Quel est l’intérêt de cette nouvelle observation ? Se placer à une plus grande longueur d’onde réduit la résolution, mais montre une partie plus grande de l’image et permet pour la première fois de voir comment le jet se connecte à l’anneau. La source radio compacte est résolue spatialement et révèle une structure en anneau dont la taille est de 8 rayons gravitationnels, environ 50 % plus grand que celui observé à 1,3 mm. Cet anneau à la fois plus large et plus épais implique une contribution significative d’un flot d’accrétion, en plus de l’émission de l’anneau amplifiée gravitationnellement. Les images montrent le bord brillant d’un jet dont la région de lancement est plus grande que celle qu’on attendait. L’origine de cet excès est encore incomprise, mais il est possible qu’elle marque la présence d’un vent associé au flot d’accrétion (fig. 2).
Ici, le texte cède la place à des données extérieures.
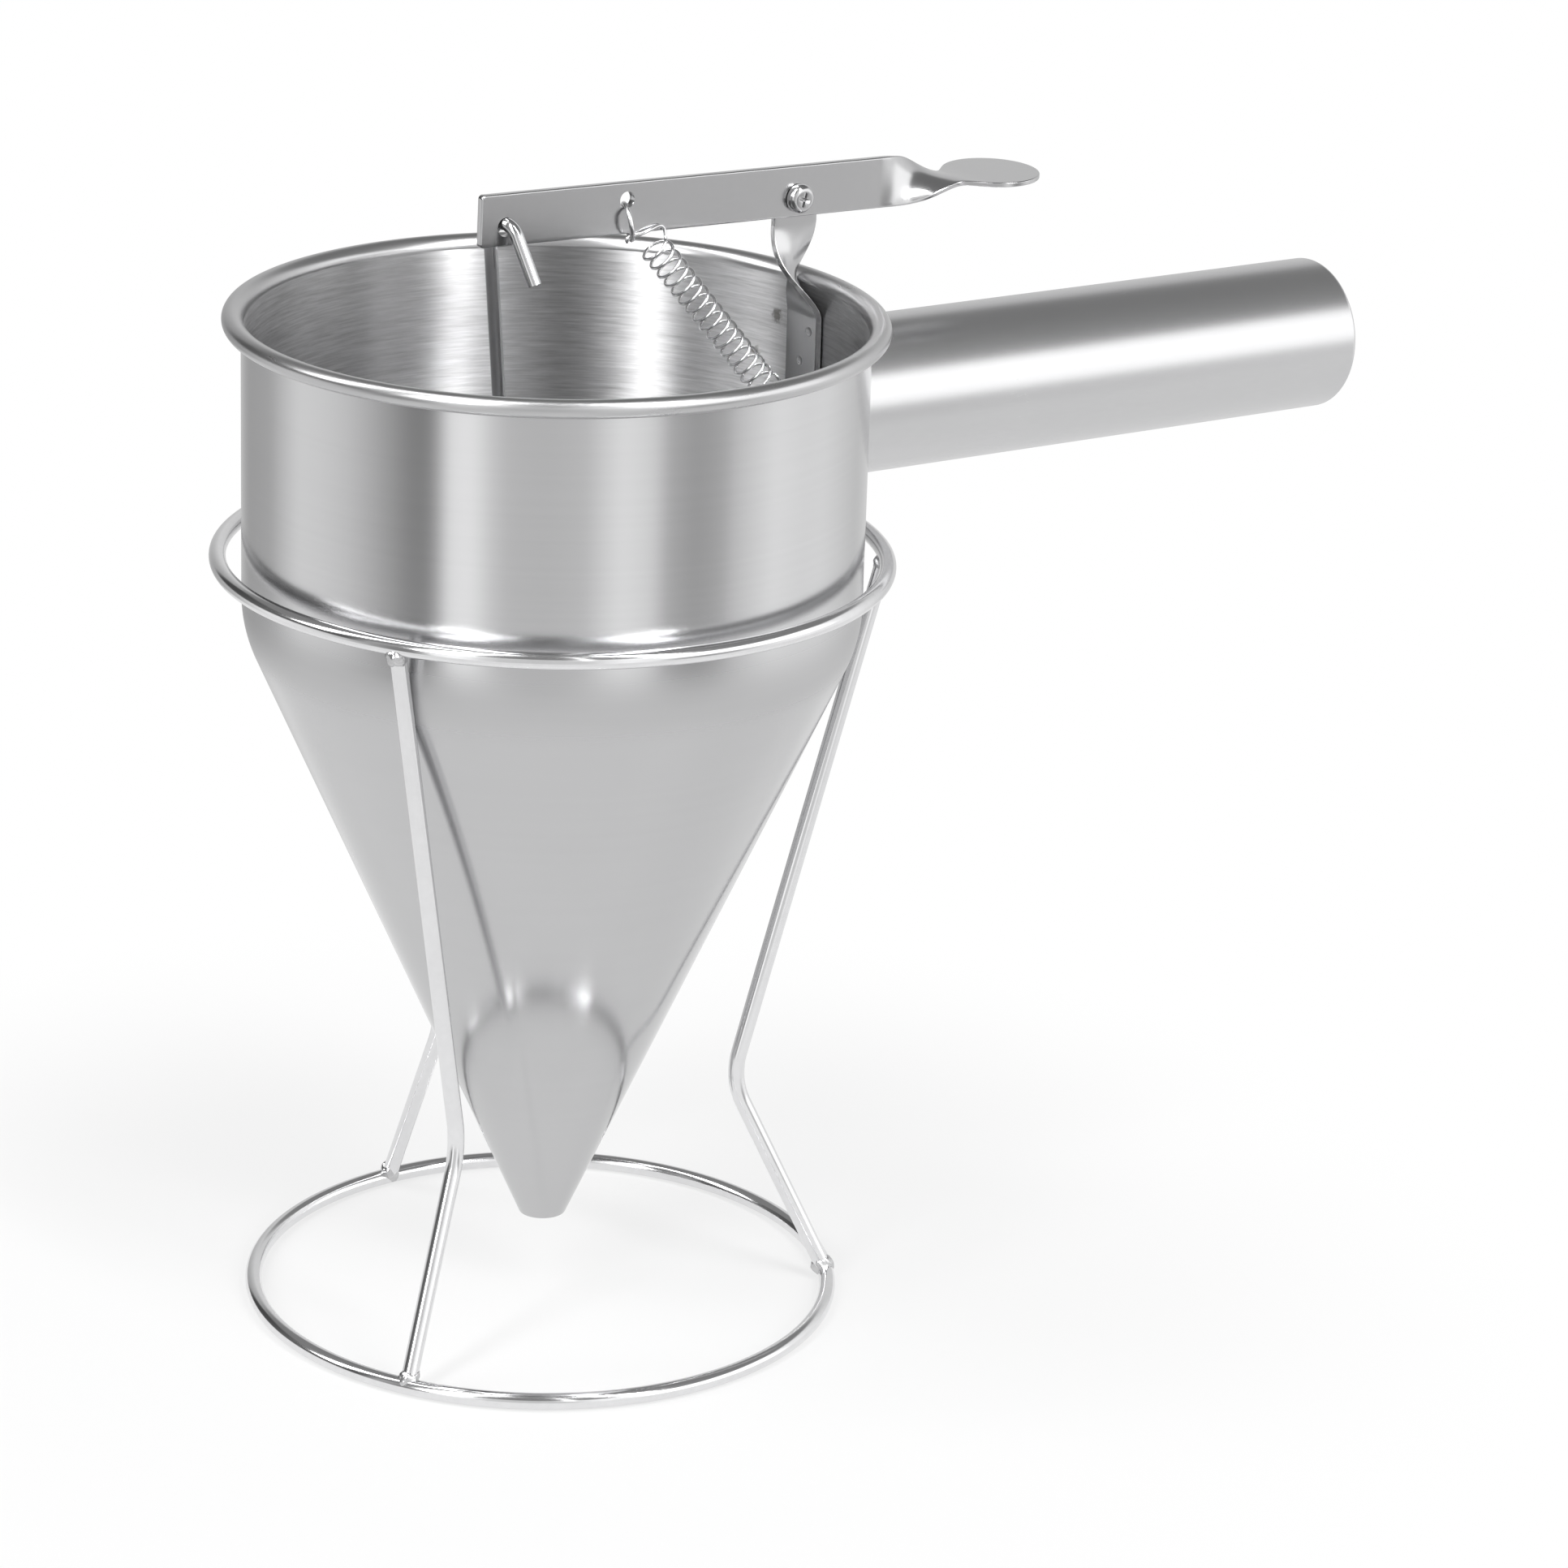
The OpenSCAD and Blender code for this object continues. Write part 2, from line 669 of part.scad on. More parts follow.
// Lever
module on_lever() {
    translate([pivot_x, 0, pivot_z]) rotate([0, lever_droop, 0]) children();
}

module strip_outline() {
    low = strip_rise - strip_w / 2;
    translate([strip_corner_r - inner_reach, low])
        square([inner_reach - strip_corner_r + twist_x, strip_w]);
    translate([-inner_reach, low + strip_corner_r])
        square([inner_reach, strip_w - 2 * strip_corner_r]);
    for (z = [low + strip_corner_r, low + strip_w - strip_corner_r])
        translate([strip_corner_r - inner_reach, z]) circle(strip_corner_r);
}

module lever_twist() {
    section_sweep([
        for (i = [0 : twist_steps])
            let (u = i / twist_steps, s = ease(u), a = 90 * s)
            corners(
                [twist_x + twist_l * u, 0, strip_rise - twist_drop * s],
                mix(strip_w, neck_w, s) / 2 * [0, sin(a), cos(a)],
                mix(strip_t, paddle_t, s) / 2 * [0, cos(a), -sin(a)]
            )
    ]);
}

module paddle() {
    steps = 4 * arc_steps;
    rim = [for (i = [0 : steps]) let (a = mix(-paddle_t0, paddle_t0, i / steps))
        [paddle_l - paddle_a * (1 - cos(a)), paddle_w / 2 * sin(a)]];
    translate([twist_x + twist_l, 0, strip_rise - twist_drop]) rotate([0, -paddle_tilt, 0])
        translate([0, 0, -paddle_t / 2]) linear_extrude(paddle_t)
            polygon(concat([[-paddle_t / 2, neck_w / 2], [-paddle_t / 2, -neck_w / 2]], rim));
}

module thumb_lever() {
    color("darkgray") on_lever() difference() {
        union() {
            translate([0, lever_face, 0]) rotate([90, 0, 0]) linear_extrude(strip_t) strip_outline();
            lever_twist();
            paddle();
        }
        for (hole = [
            [0, 0, screw_r + pivot_clear],
            [-rod_hole_x, 0, rod_hole_d / 2],
            [-ring_hole_x, strip_rise + ring_hole_rise, ring_hole_d / 2]
        ])
            translate([hole.x, lever_face + cut_over, hole.y]) rotate([90, 0, 0])
                cylinder(r = hole.z, h = strip_t + 2 * cut_over);
    }
}

module link_ring() {
    color("gainsboro") translate([link_c.x, 0, link_c.y]) rotate([0, 90 - link_lean, 0])
        rotate([link_turn, 0, 0]) ring(link_r, link_wire_r);
}

// Stopper
module on_rod() {
    translate(rod_low) rotate([0, rod_tilt, rod_azimuth]) children();
}

module rod_hook() {
    hook_end = rod_hook_r * [1 - cos(rod_hook_turn), 0, sin(rod_hook_turn)];
    translate([rod_hook_r, 0, 0]) rotate([90, 0, 0]) rotate([0, 0, 180 - rod_hook_turn])
        rotate_extrude(angle = rod_hook_turn) translate([rod_hook_r, 0]) circle(rod_r);
    bar(hook_end, hook_end + rod_hook_l * [sin(rod_hook_turn), 0, cos(rod_hook_turn)], rod_r);
    joint([0, 0, 0], rod_r);
    joint(hook_end, rod_r);
}

module stopper_rod() {
    color("gainsboro") on_rod() {
        cylinder(r = rod_r, h = rod_l);
        translate([0, 0, rod_l]) rotate([0, 0, -rod_hook_azimuth - rod_azimuth]) rod_hook();
    }
}

module stopper_plug() {
    low_angle = asin(plug_low / plug_r);
    round_part = [for (i = [0 : arc_steps]) let (a = -low_angle * (1 - i / arc_steps))
        plug_r * [cos(a), sin(a)]];
    color("silver") on_rod() rotate_extrude() polygon(concat(
        [[0, -plug_low]],
        round_part,
        [[plug_r, plug_h - plug_bevel], [plug_r - plug_bevel, plug_h], [rod_r, plug_h]],
        [[rod_r, 0], [0, 0]]
    ));
}

top_ring();
base_ring();
leg_front();
leg_right();
leg_back();
ring_welds();
foot_welds();
funnel_shell();
handle_tube();
handle_end_cap();
handle_weld();
pivot_bracket();
spot_welds();
pivot_screw();
pivot_washer();
pivot_nut();
return_spring();
thumb_lever();
link_ring();
stopper_rod();
stopper_plug();
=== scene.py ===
# %% [markdown]
# # A batter dispenser in bare stainless steel
# A funnel stands in a wire stand. A thumb lever above its rim lifts a rod, and the rod's plug opens the
# nozzle. Everything is the same steel, so the looks come from how each piece was worked: spun, brushed,
# drawn, pressed or welded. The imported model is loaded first. It fixes every size and place, and the
# pieces below are fitted to it.

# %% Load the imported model
from math import acos, asin, atan, atan2, cos, degrees, hypot, pi, radians, sin, sqrt, tan

import bmesh
import bpy
from mathutils import Matrix, Vector, noise


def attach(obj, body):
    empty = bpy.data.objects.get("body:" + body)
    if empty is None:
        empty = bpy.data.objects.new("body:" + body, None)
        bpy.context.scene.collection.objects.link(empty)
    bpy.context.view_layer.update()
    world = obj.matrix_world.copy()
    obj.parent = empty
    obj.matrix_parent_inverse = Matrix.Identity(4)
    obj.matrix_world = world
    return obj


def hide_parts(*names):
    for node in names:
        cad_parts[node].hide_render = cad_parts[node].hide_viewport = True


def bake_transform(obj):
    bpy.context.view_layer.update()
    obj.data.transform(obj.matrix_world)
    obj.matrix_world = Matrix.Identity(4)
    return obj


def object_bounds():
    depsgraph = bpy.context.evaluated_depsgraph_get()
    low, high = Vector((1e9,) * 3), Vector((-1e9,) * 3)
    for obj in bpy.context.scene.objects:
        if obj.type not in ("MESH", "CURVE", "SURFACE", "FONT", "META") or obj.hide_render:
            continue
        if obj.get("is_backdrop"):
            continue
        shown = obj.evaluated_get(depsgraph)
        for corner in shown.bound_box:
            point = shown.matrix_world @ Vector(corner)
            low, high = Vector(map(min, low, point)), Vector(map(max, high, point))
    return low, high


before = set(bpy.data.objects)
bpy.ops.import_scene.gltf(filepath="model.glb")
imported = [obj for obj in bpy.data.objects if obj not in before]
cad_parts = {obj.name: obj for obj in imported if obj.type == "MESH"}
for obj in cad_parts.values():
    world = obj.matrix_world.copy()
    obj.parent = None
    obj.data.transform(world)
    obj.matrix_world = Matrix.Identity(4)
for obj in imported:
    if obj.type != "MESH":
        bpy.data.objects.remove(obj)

cad_low, cad_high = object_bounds()
MM = 0.001
scene = bpy.context.scene
print("packed model, mm:", [round(v / MM, 1) for v in cad_high - cad_low])

# %% [markdown]
# ## The camera
# The photographer stood well back with a long lens, so the rims are flat ellipses and the walls hardly
# converge. The camera's heading, tilt and roll are given as angles, and its three axes are worked out
# from them.

# %% Camera
eye = Vector((-0.6695, -1.0309, 0.5729))
heading, tilt, roll = (radians(a) for a in (54.376, 19.704, 1.891))
ahead = Vector((cos(heading) * cos(tilt), sin(heading) * cos(tilt), -sin(tilt)))
level = ahead.cross(Vector((0, 0, 1))).normalized()
upward = level.cross(ahead)
across = level * cos(roll) + upward * sin(roll)
above = upward * cos(roll) - level * sin(roll)
lens = bpy.data.cameras.new("long_lens")
lens.sensor_width = 36
lens.lens = 124.82
camera = bpy.data.objects.new("camera", lens)
scene.collection.objects.link(camera)
camera.matrix_world = Matrix.Translation(eye) @ Matrix((across, above, -ahead)).transposed().to_4x4()
scene.camera = camera
print("distance to the object, m:", round(eye.length, 3))

# %% [markdown]
# ## The studio
# Bare steel shows nothing but its surroundings, so the studio is half of the look. A round white table
# stands in a ring of pale screens. The screens are brighter in some directions and darker in others,
# which draws the upright bands on the funnel's wall. They end a little above eye level, and the room
# over them is dim, which gives the handle its dark top. A wide light box stands at the right, a dark
# curtain at the left, and four narrow boxes reach high up. The world's shader makes all of this from
# the direction alone. The camera itself sees plain white.

# %% World: screens by direction, given as degrees right of the camera and brightness
screens = [
    (-180, 0.76), (-148, 0.45), (-124, 0.55), (-104, 1.0), (-90, 0.95), (-78, 0.84), (-66, 0.62),
    (-57, 0.42), (-50, 0.26), (-43, 0.22), (-39, 0.6), (-36, 1.25), (-27, 1.3), (-20, 0.9), (-14, 0.72),
    (0, 0.7), (14, 0.75), (19, 0.95), (27, 1.2), (39, 1.0), (44, 0.55), (55, 0.4), (64, 0.5), (67, 0.56),
    (72, 0.8), (78, 0.92), (90, 1.15), (105, 1.05), (118, 1.05), (148, 0.72), (180, 0.76),
]
headroom = 2  # a ramp's colours end at 1, so they are divided by this and multiplied again afterwards
world = bpy.data.worlds.new("studio")
scene.world = world
world.use_nodes = True
sky = world.node_tree
sky.nodes.clear()


def feed(tree, node, inputs):
    """Sets some of a node's inputs. Each takes a plain value, another node or one of its outputs."""
    for name, value in inputs.items():
        if isinstance(value, bpy.types.Node):
            value = value.outputs[0]
        if isinstance(value, bpy.types.NodeSocket):
            tree.links.new(value, node.inputs[name])
        else:
            node.inputs[name].default_value = value
    return node


def add(tree, kind, inputs):
    """Makes a node and sets its inputs."""
    return feed(tree, tree.nodes.new(kind), inputs)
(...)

Par Suzy Collin-Zahn, Observatoire de Paris-PSL

Publié dans le magazine L’Astronomie Juillet-Août 2023

 

 

 

 

 

 

 

Notes

  1. 1. L’horizon d’un trou noir représente la frontière à partir de laquelle la vitesse de libération atteint celle de la lumière, c’est-à-dire que la lumière elle-même est capturée et ne peut plus sortir du trou noir. D’une part, la taille de cet horizon dépend de la rotation du trou noir, d’autre part, elle est proportionnelle à sa masse. Ainsi, l’horizon d’un trou noir sans rotation d’un milliard de masses solaires a un rayon (le « rayon gravitationnel ») de 3 milliards de kilomètres. Il est plus petit si le trou noir est en rotation.
  2. Lia Medeiros, Dimitrios Psaltis, Tod R. Lauer, et Feryal Özel, « The Image of the M87 Black Hole Reconstructed with PRIMO », The Astrophysical Journal Letters, 947, L7, 10 avril 2023.
  3. Ru-Sen Lu, Keiichi Asada et al., « A ring-like accretion structure in M87 connecting its black hole and jet », Nature, avril 2023.